Added extras to alleviate poverty are unlikely in this week's Budget - and social welfare advocates say the previously-announced families package will not help those most in need.
Ailsa Warburton only turns the hot water on every second day - and never uses the stove.
Since her husband died last year, the 80-year-old has lived alone in her Auckland state house.
Her spartan use of power is an attempt to make her superannuation, which is her only income, stretch.
"I turn the hot water on every second day, I don't use the stove - I use the microwave - I've got all energy saving lights... and as it starts to get cool I shut all the doors and it keeps the heat in the house."
An extra $50 a fortnight would make Mrs Warburton happy and give her a bit of wriggle room to do something that she enjoys, other than going to church.

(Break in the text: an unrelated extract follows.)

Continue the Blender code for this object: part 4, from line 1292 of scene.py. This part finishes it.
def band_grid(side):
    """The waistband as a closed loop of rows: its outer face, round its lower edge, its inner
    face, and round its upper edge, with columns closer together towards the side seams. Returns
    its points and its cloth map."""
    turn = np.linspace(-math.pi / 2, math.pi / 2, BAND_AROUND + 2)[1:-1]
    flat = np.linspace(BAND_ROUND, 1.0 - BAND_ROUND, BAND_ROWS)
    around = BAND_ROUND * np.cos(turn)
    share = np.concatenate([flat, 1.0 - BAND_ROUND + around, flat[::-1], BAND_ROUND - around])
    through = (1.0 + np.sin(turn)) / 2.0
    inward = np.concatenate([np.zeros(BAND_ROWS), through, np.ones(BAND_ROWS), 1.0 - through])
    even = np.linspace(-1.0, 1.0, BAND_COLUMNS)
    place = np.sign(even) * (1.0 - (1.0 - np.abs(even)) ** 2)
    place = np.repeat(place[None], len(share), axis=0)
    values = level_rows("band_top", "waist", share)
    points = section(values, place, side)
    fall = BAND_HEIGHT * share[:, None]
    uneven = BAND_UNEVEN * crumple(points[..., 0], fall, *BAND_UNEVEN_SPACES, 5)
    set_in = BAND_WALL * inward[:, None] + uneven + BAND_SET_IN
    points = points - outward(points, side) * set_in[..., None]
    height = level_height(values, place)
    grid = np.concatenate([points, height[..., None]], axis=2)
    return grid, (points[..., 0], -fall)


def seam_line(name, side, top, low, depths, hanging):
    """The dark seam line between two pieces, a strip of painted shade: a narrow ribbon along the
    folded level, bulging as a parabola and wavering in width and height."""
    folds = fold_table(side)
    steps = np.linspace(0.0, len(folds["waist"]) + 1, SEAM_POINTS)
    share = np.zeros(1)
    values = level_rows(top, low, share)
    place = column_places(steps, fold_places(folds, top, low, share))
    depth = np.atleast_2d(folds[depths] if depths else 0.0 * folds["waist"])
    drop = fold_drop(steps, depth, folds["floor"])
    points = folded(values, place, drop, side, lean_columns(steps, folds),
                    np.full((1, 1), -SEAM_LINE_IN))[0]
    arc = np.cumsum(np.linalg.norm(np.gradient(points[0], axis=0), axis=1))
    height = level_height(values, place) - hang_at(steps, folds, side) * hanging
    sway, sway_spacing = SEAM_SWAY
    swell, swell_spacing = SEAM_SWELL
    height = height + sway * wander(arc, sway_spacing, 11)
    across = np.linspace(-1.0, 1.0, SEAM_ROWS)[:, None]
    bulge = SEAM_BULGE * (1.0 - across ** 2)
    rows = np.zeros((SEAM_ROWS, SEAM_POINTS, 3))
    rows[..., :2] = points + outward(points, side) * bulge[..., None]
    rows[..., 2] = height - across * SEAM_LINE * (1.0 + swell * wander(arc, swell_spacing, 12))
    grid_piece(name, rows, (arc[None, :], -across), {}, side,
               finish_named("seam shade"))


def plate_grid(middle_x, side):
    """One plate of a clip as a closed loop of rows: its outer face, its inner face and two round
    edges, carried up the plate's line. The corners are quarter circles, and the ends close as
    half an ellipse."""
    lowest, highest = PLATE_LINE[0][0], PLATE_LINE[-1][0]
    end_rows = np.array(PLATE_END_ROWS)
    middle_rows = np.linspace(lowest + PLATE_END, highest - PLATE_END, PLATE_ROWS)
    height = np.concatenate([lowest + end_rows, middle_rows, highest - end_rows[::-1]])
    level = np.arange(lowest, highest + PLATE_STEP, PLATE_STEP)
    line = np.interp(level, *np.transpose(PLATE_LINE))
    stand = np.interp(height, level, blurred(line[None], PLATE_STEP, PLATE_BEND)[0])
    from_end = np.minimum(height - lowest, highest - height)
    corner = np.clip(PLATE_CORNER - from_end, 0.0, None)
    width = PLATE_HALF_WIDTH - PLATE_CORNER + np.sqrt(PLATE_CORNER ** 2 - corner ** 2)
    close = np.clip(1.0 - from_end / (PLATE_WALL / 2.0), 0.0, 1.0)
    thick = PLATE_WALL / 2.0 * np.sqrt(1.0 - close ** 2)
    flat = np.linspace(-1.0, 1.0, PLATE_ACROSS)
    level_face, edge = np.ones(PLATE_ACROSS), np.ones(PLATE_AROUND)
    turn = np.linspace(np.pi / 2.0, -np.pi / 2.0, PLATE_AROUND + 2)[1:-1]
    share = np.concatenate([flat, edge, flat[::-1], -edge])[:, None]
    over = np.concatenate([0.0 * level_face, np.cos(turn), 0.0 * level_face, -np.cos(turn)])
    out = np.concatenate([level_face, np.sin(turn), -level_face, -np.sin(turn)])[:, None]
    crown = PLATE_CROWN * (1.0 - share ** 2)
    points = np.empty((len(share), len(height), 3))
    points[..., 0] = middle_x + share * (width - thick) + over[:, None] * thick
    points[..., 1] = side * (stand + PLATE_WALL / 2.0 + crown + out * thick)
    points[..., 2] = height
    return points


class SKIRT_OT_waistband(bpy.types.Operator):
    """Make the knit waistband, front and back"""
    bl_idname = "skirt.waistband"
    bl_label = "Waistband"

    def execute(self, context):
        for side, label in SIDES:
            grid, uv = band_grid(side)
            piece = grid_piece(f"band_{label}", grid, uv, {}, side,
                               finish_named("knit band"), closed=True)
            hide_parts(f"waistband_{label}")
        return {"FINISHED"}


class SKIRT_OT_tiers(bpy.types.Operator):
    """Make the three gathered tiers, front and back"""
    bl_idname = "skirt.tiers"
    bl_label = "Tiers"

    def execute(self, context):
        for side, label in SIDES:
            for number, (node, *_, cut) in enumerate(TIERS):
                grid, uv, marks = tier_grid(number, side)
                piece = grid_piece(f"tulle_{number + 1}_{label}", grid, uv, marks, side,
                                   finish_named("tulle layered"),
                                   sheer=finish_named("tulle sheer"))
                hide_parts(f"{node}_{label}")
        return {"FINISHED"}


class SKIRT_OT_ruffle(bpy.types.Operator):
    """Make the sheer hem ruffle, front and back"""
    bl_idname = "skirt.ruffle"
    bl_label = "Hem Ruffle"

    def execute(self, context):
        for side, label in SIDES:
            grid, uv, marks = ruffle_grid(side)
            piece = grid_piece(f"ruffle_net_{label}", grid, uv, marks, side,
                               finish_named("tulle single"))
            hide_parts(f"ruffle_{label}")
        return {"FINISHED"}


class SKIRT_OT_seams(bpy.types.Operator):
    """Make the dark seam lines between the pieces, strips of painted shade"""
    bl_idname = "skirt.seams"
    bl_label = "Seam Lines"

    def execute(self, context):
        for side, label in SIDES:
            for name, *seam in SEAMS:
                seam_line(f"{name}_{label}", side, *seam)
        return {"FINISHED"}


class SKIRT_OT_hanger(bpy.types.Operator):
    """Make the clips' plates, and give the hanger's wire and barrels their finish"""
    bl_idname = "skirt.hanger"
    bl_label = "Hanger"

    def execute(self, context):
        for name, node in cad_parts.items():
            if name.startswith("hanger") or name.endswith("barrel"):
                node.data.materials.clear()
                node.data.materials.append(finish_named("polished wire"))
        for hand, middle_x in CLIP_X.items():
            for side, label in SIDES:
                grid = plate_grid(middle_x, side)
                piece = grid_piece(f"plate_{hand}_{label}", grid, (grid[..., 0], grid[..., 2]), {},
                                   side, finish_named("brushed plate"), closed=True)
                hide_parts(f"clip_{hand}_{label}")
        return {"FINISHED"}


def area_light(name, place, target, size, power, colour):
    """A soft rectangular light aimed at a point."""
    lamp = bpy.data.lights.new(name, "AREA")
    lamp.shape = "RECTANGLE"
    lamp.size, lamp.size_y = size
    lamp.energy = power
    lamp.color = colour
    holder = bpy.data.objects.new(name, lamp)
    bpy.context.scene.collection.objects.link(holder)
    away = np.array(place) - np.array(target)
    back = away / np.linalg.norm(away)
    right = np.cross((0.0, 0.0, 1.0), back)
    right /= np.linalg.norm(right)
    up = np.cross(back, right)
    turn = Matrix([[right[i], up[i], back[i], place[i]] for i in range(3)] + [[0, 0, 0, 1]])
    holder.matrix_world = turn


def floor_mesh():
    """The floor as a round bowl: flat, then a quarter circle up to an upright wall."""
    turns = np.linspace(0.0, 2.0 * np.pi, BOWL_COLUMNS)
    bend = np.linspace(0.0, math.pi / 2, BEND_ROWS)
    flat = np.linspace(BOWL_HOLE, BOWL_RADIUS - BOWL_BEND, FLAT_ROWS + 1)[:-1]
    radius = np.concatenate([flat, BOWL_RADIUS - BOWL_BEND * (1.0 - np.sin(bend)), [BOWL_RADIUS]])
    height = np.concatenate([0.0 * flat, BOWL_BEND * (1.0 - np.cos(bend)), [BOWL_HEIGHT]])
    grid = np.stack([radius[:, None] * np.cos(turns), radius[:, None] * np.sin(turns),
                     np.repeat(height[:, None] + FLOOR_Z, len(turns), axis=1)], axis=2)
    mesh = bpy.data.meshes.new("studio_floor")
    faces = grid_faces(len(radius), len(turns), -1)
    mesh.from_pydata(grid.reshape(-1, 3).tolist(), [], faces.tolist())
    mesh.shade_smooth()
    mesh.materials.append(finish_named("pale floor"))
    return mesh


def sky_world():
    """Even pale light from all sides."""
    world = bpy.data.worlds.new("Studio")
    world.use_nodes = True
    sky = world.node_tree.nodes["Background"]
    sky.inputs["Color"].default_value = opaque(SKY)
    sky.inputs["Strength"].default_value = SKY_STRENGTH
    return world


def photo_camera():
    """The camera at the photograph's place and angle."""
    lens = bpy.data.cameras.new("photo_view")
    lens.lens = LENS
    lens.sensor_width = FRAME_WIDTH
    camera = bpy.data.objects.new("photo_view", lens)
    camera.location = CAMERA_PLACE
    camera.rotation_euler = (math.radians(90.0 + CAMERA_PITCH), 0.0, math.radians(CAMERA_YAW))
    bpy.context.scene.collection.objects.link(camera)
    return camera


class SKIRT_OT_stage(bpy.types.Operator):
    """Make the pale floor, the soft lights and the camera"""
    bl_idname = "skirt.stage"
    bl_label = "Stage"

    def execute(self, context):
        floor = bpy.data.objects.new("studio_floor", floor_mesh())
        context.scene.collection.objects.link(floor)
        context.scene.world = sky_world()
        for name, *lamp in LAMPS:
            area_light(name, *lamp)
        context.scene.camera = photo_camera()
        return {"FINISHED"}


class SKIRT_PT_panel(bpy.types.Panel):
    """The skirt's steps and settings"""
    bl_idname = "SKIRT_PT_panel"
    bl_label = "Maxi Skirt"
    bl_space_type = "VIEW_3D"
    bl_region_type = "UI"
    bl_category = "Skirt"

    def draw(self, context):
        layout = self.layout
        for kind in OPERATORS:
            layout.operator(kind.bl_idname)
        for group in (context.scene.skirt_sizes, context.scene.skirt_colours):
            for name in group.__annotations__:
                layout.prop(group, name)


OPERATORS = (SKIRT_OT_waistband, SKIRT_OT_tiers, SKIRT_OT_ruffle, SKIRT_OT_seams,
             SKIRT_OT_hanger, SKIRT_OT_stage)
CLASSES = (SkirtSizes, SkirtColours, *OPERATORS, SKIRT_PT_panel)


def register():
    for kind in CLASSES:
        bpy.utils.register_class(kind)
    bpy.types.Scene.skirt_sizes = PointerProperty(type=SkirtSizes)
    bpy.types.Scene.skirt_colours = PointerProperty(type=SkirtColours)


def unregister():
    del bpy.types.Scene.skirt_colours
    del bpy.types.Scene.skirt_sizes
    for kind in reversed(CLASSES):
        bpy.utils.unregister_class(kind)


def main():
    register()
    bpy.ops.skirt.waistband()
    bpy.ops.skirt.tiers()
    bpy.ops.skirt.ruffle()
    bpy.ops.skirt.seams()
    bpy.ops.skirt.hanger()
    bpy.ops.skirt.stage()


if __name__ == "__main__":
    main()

From 1 July, she will be eligible for the government's winter energy payment for superannuitants and beneficiaries, announced last year as part of the government's $5.5 billion families package.
But it looks unlikely there will be any further specific measures in Thursday's Budget to alleviate the hardship Mrs Warburton and other groups in poverty face.
And there are concerns that what's already been announced will not go far enough to help those most in need - the poorest families, the elderly and those without children.
The families package - the centrepiece of the government's pledge to tackle poverty - includes boosting Working for Families, introducing a $60/week Best Start payment for families with newborns, and the winter energy payment.
An 384,000 families with children will be better off by an average of $75 a week by the time the changes are fully rolled out by 2021.
Finance minister Grant Robertson has described it as the most significant set of changes for low and middle income families for many decades.
Other previously announced initiatives, such as the $100m pledged to addressing homelessness, building extra state houses, and passing legislation to improve housing conditions; would also help, he said.
However, there were unlikely to be additional specific measures in the Budget, he said.
Treasury has projected the families package will lift 54,000 children out of poverty by 2021.
Child Poverty Action Group spokeswoman Susan St John said despite the very significant cost to the government, the package would not do enough to help the very worst-off children.
"While the families package will certainly help, it's only a drop in the bucket compared to what these families actually need to be restored to some kind of adequacy."
There were steps the government could take to address that, she said.
"The first thing they could do is to stop all sanctions in the benefit system where there are children, and they should then make sure that all their core benefits are raised significantly so that beneficiaries aren't spending their time arguing with WINZ about top-ups," she said.
Age Concern Auckland chief executive Kevin Lamb said seven percent of those over the age of 65 - about 50,000 people - were living in poverty.
For many, their superannuation was not enough to live on.
"One of the real sad realities is you have people who are making life choices that they should never have to make - do they seek medical care, go to the doctor, do they heat their home, do they buy food?" he said
"They might need to do all of those three things but have to make a choice to not do one or two of them because they simply can't afford it."
Despite her careful budgeting, Ailsa Warburton said there was not much money left over at the end of the week.
"By the time your phone and your power and everything else is put aside, and the doctor's visits or the chemist or whatever it is, and the taxi fares because I can't drive, it actually comes out you're not really on a winning streak."
The government has already signalled it was likely to make an announcement soon about its promised overhaul of the welfare system.
That will look at benefit sanctions, ensuring access to entitlements and a review of Working for Families.